Professora e pesquisadora dos cinemas de rua, Talitha Ferraz também participa do documentário. Ela ressalta como as salas de cinema modificaram os espaços urbanos e o cotidiano da população, a partir da década de 1940. "Eu era moradora da Tijuca e vi os fechamentos dos cinemas de rua acontecerem. Claro que eu não peguei o fechamento do Cine Olinda, que foi o maior cinema da América Latina, mas o relato das pessoas que viram a demolição dá conta da grande comoção que ocorreu. Muitos foram para a porta do cinema para protestar, chorar e lamentar a sua demolição. Foi uma grande perda", afirma Talitha no documentário, referindo-se ao cinema que foi demolido para dar lugar a um centro comercial, o Shopping 45, localizado na Praça Saens Peña.

O filme de Tiago também compartilha histórias pessoais e análises da professora, pesquisadora e artista Paola Barreto; da jornalista Paula Dias; do jornalista e professor Rodrigo Cerqueira; do ex-funcionário do Cine Jóia, em Copacabana, Pedro Soares; do economista e estudante de Produção Cultural,  Carlos Abrunhosa, do estudante Rafael Velloso e dos atores Ana Moura e Gueko Hiller.

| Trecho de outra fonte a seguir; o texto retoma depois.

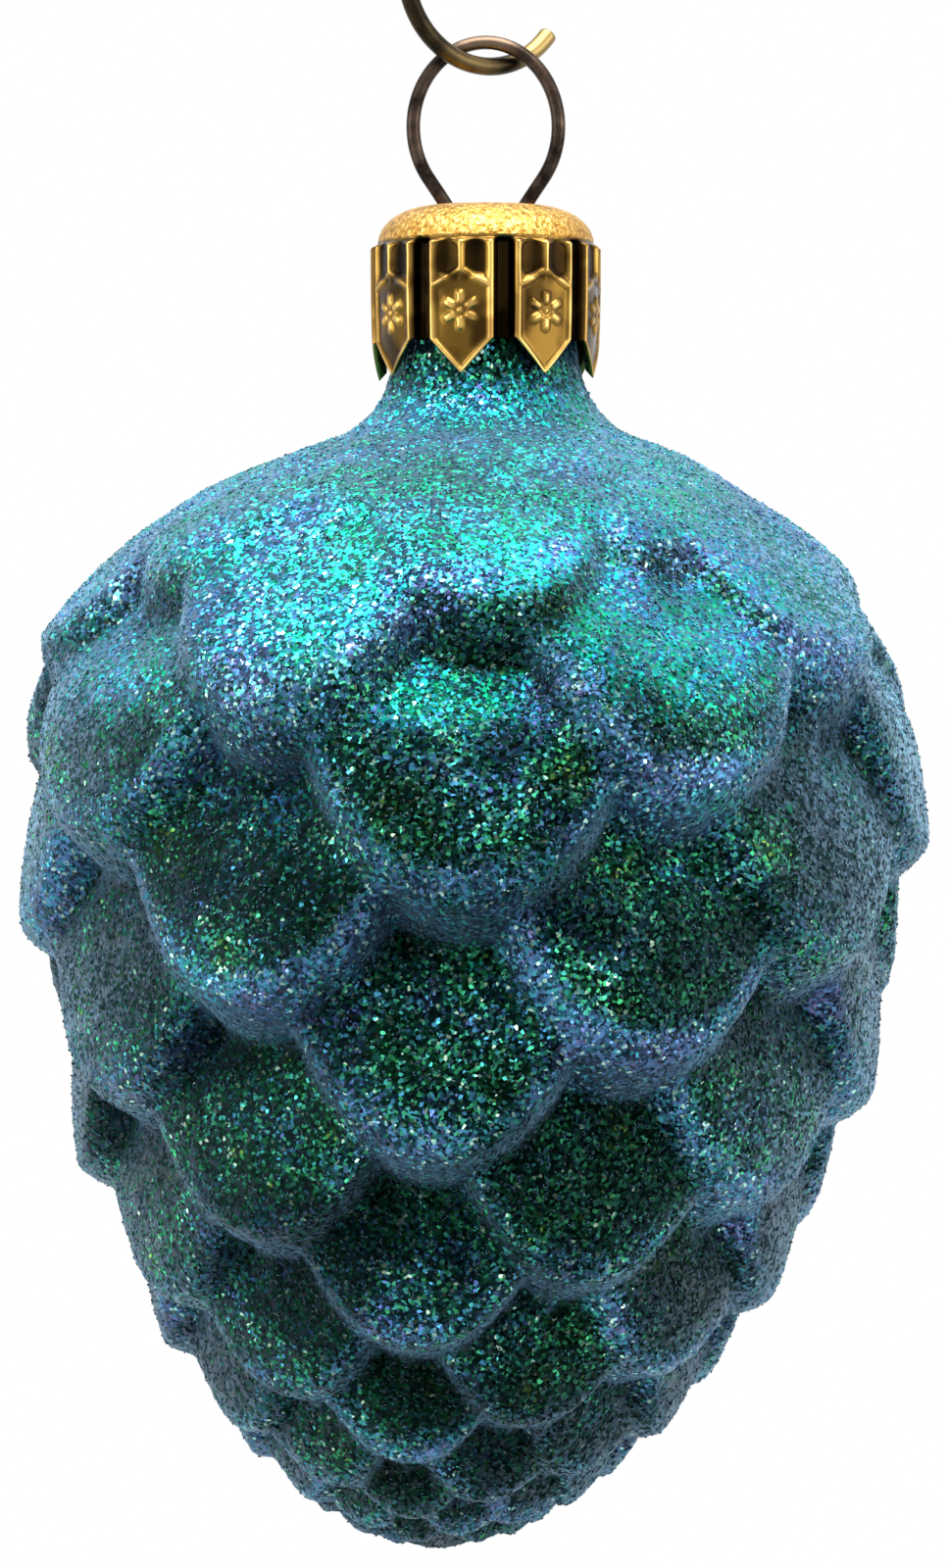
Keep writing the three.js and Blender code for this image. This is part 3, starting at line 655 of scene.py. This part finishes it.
def tube(name, points, radius):
    """Round wire along a line of points, with cut ends whose edges are rounded over."""
    curve = bpy.data.curves.new(name, "CURVE")
    curve.dimensions = "3D"
    curve.bevel_depth = radius
    curve.bevel_resolution = WIRE_SMOOTHNESS
    curve.use_fill_caps = True
    points = np.array(points)
    length = np.concatenate([[0], np.cumsum(np.linalg.norm(np.diff(points, axis=0), axis=1))])
    burr = END_ROUND * radius
    caps = burr * (1 - np.cos(np.linspace(0, math.pi / 2, END_STEPS)))
    middle = np.linspace(burr, length[-1] - burr, WIRE_STEPS)
    places = np.concatenate([caps[:-1], middle, (length[-1] - caps[:-1])[::-1]])
    line = np.stack([np.interp(places, length, points[:, i]) for i in range(3)], -1)
    edge = np.clip(np.minimum(places, length[-1] - places) / burr, 0, 1)
    widths = 1 - END_ROUND * (1 - np.sqrt(1 - (1 - edge) ** 2))
    spline = curve.splines.new("POLY")
    spline.points.add(len(line) - 1)
    for point, place, width in zip(spline.points, line, widths):
        point.co = (*place, 1)
        point.radius = width
    wire = bpy.data.objects.new(name, curve)
    bpy.context.scene.collection.objects.link(wire)
    bpy.ops.object.select_all(action="DESELECT")
    wire.select_set(True)
    bpy.context.view_layer.objects.active = wire
    bpy.ops.object.convert(target="MESH")
    wire = bpy.context.object
    bpy.ops.object.shade_smooth()
    return wire


def make_hanger():
    """The loop over the cap, and the two legs that pinch below its sheet and spread inside the neck."""
    top = CAP_HIGH.z
    widest = top + LOOP_WIDEST
    half = []
    for bend in np.linspace(0, math.pi / 2, HALF_LOOP_STEPS):
        half.append((LOOP_HALF_WIDTH * math.sin(bend), 0, widest + LOOP_RISE * math.cos(bend)))
    for bend in np.linspace(0, ROUND_END, LOOP_FOOT_STEPS)[1:]:
        half.append((LOOP_HALF_WIDTH * math.cos(bend), 0, widest - LOOP_RISE * math.sin(bend)))
    pinch = np.array((LEG_SPACING - LEG_PINCH, 0, top - LEG_PINCH_DEPTH))
    foot = np.array((NECK_RADIUS - GLASS_WALL - LEG_WALL_GAP - HANGER_WIRE, 0, top - LEG_LENGTH))
    half.append((LEG_SPACING - LEG_SLOPE * CAP_SHEET, 0, top - CAP_SHEET))
    half += [pinch, pinch + PINCH_EASING * (foot - pinch), foot]
    other = [(-x, y, z) for x, y, z in half[:0:-1]]
    return tube("spring_wire_hanger", rounded(other + half, HANGER_ROUNDING), HANGER_WIRE)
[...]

Como parte da estética adotada pelo diretor, o público não consegue identificar os participantes, que não são identificados durante o documentário, mas apenas nos créditos finais.

Finalizado em 2014, o documentário ainda se encontra inédito, disponível apenas em um canal particular no Youtube. Segundo Tiago, problemas técnicos comprometeram a qualidade do som da produção, que deve passar ainda por ajustes. "Contamos com uma boa estrutura de imagem, mas não de áudio. Precisamos ainda contornar problemas na mixagem para, então, divulgar o projeto ao público", afirma o pesquisador.